**SHORT PROBLEM:** Write each line out exactly, leaving none out.

--- begin AVAILABLE DATA ---

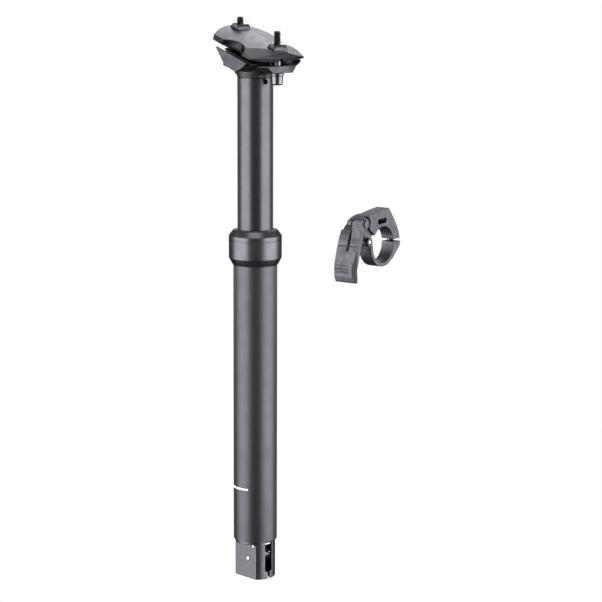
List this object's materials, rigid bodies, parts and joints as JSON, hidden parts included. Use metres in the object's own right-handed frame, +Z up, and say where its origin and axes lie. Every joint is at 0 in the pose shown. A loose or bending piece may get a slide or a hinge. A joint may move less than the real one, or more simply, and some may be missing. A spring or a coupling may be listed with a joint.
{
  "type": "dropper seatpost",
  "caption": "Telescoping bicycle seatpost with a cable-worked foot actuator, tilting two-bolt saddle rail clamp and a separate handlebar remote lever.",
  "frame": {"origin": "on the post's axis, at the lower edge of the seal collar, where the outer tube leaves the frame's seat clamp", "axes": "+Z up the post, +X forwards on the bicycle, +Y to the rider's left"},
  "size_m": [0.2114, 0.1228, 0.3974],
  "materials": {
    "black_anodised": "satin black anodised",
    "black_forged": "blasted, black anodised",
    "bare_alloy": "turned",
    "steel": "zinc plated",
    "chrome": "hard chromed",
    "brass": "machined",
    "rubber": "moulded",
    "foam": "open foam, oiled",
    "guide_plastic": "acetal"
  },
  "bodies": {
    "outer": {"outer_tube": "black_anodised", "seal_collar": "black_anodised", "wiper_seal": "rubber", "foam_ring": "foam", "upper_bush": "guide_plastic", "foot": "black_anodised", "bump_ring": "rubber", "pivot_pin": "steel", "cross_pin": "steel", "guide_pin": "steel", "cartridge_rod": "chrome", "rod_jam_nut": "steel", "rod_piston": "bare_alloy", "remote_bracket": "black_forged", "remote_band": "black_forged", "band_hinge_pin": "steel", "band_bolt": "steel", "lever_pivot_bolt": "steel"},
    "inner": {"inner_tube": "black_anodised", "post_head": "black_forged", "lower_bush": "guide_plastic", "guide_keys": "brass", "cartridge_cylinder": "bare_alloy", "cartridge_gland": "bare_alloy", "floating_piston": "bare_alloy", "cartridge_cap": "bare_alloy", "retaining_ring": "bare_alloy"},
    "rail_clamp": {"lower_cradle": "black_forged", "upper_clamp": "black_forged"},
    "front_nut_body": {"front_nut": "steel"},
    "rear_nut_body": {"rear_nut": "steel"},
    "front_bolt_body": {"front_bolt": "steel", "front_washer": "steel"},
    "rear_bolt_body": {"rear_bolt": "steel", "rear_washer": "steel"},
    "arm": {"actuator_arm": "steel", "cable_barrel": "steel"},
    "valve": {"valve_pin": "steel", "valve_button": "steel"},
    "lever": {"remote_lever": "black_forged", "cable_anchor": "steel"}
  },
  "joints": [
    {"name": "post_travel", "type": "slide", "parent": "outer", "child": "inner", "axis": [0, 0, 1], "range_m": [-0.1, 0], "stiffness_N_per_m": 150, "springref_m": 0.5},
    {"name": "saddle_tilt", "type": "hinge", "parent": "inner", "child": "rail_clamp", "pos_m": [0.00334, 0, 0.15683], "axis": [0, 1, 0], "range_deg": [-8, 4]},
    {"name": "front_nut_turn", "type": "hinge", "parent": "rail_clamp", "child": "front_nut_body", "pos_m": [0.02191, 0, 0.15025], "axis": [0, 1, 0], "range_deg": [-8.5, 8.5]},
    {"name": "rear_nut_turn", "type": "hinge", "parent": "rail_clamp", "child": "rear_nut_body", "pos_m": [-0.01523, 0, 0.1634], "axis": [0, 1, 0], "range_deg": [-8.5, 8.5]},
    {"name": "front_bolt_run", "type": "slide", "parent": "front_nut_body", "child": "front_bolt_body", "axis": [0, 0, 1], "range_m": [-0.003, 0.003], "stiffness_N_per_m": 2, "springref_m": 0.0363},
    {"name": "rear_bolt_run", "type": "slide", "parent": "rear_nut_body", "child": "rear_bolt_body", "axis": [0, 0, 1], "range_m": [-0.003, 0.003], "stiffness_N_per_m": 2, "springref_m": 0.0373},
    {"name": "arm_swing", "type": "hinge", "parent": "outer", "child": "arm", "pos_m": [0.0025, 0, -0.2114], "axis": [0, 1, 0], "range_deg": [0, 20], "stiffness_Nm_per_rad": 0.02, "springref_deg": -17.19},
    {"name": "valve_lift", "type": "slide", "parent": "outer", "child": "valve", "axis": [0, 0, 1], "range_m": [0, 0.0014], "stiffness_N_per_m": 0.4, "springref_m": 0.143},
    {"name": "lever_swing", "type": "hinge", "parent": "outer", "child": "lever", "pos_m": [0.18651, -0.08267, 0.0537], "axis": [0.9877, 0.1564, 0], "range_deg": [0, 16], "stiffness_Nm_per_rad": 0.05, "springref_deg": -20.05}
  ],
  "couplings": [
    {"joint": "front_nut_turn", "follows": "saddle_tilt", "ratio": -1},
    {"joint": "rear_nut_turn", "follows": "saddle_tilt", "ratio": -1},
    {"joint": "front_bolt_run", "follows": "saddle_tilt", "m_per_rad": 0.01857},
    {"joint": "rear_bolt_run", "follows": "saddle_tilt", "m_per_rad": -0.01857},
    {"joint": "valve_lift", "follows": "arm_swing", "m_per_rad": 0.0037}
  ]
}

--- end AVAILABLE DATA ---

**OUTPUT:**
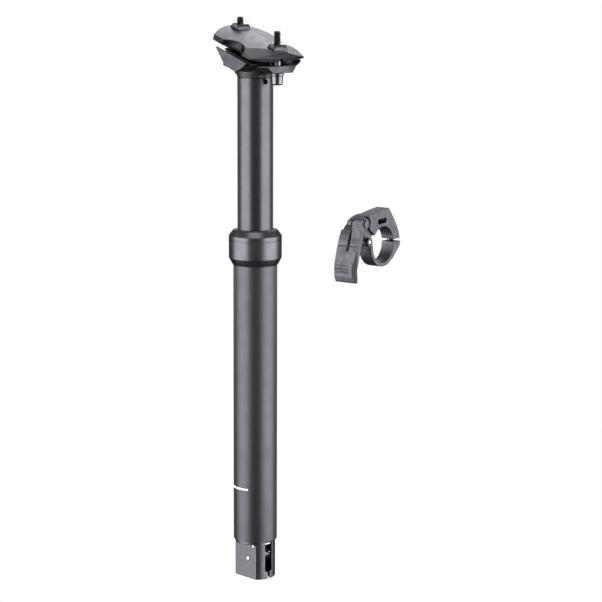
List this object's materials, rigid bodies, parts and joints as JSON, hidden parts included. Use metres in the object's own right-handed frame, +Z up, and say where its origin and axes lie. Every joint is at 0 in the pose shown. A loose or bending piece may get a slide or a hinge. A joint may move less than the real one, or more simply, and some may be missing. A spring or a coupling may be listed with a joint.
{
  "type": "dropper seatpost",
  "caption": "Telescoping bicycle seatpost with a cable-worked foot actuator, tilting two-bolt saddle rail clamp and a separate handlebar remote lever.",
  "frame": {"origin": "on the post's axis, at the lower edge of the seal collar, where the outer tube leaves the frame's seat clamp", "axes": "+Z up the post, +X forwards on the bicycle, +Y to the rider's left"},
  "size_m": [0.2114, 0.1228, 0.3974],
  "materials": {
    "black_anodised": "satin black anodised",
    "black_forged": "blasted, black anodised",
    "bare_alloy": "turned",
    "steel": "zinc plated",
    "chrome": "hard chromed",
    "brass": "machined",
    "rubber": "moulded",
    "foam": "open foam, oiled",
    "guide_plastic": "acetal"
  },
  "bodies": {
    "outer": {"outer_tube": "black_anodised", "seal_collar": "black_anodised", "wiper_seal": "rubber", "foam_ring": "foam", "upper_bush": "guide_plastic", "foot": "black_anodised", "bump_ring": "rubber", "pivot_pin": "steel", "cross_pin": "steel", "guide_pin": "steel", "cartridge_rod": "chrome", "rod_jam_nut": "steel", "rod_piston": "bare_alloy", "remote_bracket": "black_forged", "remote_band": "black_forged", "band_hinge_pin": "steel", "band_bolt": "steel", "lever_pivot_bolt": "steel"},
    "inner": {"inner_tube": "black_anodised", "post_head": "black_forged", "lower_bush": "guide_plastic", "guide_keys": "brass", "cartridge_cylinder": "bare_alloy", "cartridge_gland": "bare_alloy", "floating_piston": "bare_alloy", "cartridge_cap": "bare_alloy", "retaining_ring": "bare_alloy"},
    "rail_clamp": {"lower_cradle": "black_forged", "upper_clamp": "black_forged"},
    "front_nut_body": {"front_nut": "steel"},
    "rear_nut_body": {"rear_nut": "steel"},
    "front_bolt_body": {"front_bolt": "steel", "front_washer": "steel"},
    "rear_bolt_body": {"rear_bolt": "steel", "rear_washer": "steel"},
    "arm": {"actuator_arm": "steel", "cable_barrel": "steel"},
    "valve": {"valve_pin": "steel", "valve_button": "steel"},
    "lever": {"remote_lever": "black_forged", "cable_anchor": "steel"}
  },
  "joints": [
    {"name": "post_travel", "type": "slide", "parent": "outer", "child": "inner", "axis": [0, 0, 1], "range_m": [-0.1, 0], "stiffness_N_per_m": 150, "springref_m": 0.5},
    {"name": "saddle_tilt", "type": "hinge", "parent": "inner", "child": "rail_clamp", "pos_m": [0.00334, 0, 0.15683], "axis": [0, 1, 0], "range_deg": [-8, 4]},
    {"name": "front_nut_turn", "type": "hinge", "parent": "rail_clamp", "child": "front_nut_body", "pos_m": [0.02191, 0, 0.15025], "axis": [0, 1, 0], "range_deg": [-8.5, 8.5]},
    {"name": "rear_nut_turn", "type": "hinge", "parent": "rail_clamp", "child": "rear_nut_body", "pos_m": [-0.01523, 0, 0.1634], "axis": [0, 1, 0], "range_deg": [-8.5, 8.5]},
    {"name": "front_bolt_run", "type": "slide", "parent": "front_nut_body", "child": "front_bolt_body", "axis": [0, 0, 1], "range_m": [-0.003, 0.003], "stiffness_N_per_m": 2, "springref_m": 0.0363},
    {"name": "rear_bolt_run", "type": "slide", "parent": "rear_nut_body", "child": "rear_bolt_body", "axis": [0, 0, 1], "range_m": [-0.003, 0.003], "stiffness_N_per_m": 2, "springref_m": 0.0373},
    {"name": "arm_swing", "type": "hinge", "parent": "outer", "child": "arm", "pos_m": [0.0025, 0, -0.2114], "axis": [0, 1, 0], "range_deg": [0, 20], "stiffness_Nm_per_rad": 0.02, "springref_deg": -17.19},
    {"name": "valve_lift", "type": "slide", "parent": "outer", "child": "valve", "axis": [0, 0, 1], "range_m": [0, 0.0014], "stiffness_N_per_m": 0.4, "springref_m": 0.143},
    {"name": "lever_swing", "type": "hinge", "parent": "outer", "child": "lever", "pos_m": [0.18651, -0.08267, 0.0537], "axis": [0.9877, 0.1564, 0], "range_deg": [0, 16], "stiffness_Nm_per_rad": 0.05, "springref_deg": -20.05}
  ],
  "couplings": [
    {"joint": "front_nut_turn", "follows": "saddle_tilt", "ratio": -1},
    {"joint": "rear_nut_turn", "follows": "saddle_tilt", "ratio": -1},
    {"joint": "front_bolt_run", "follows": "saddle_tilt", "m_per_rad": 0.01857},
    {"joint": "rear_bolt_run", "follows": "saddle_tilt", "m_per_rad": -0.01857},
    {"joint": "valve_lift", "follows": "arm_swing", "m_per_rad": 0.0037}
  ]
}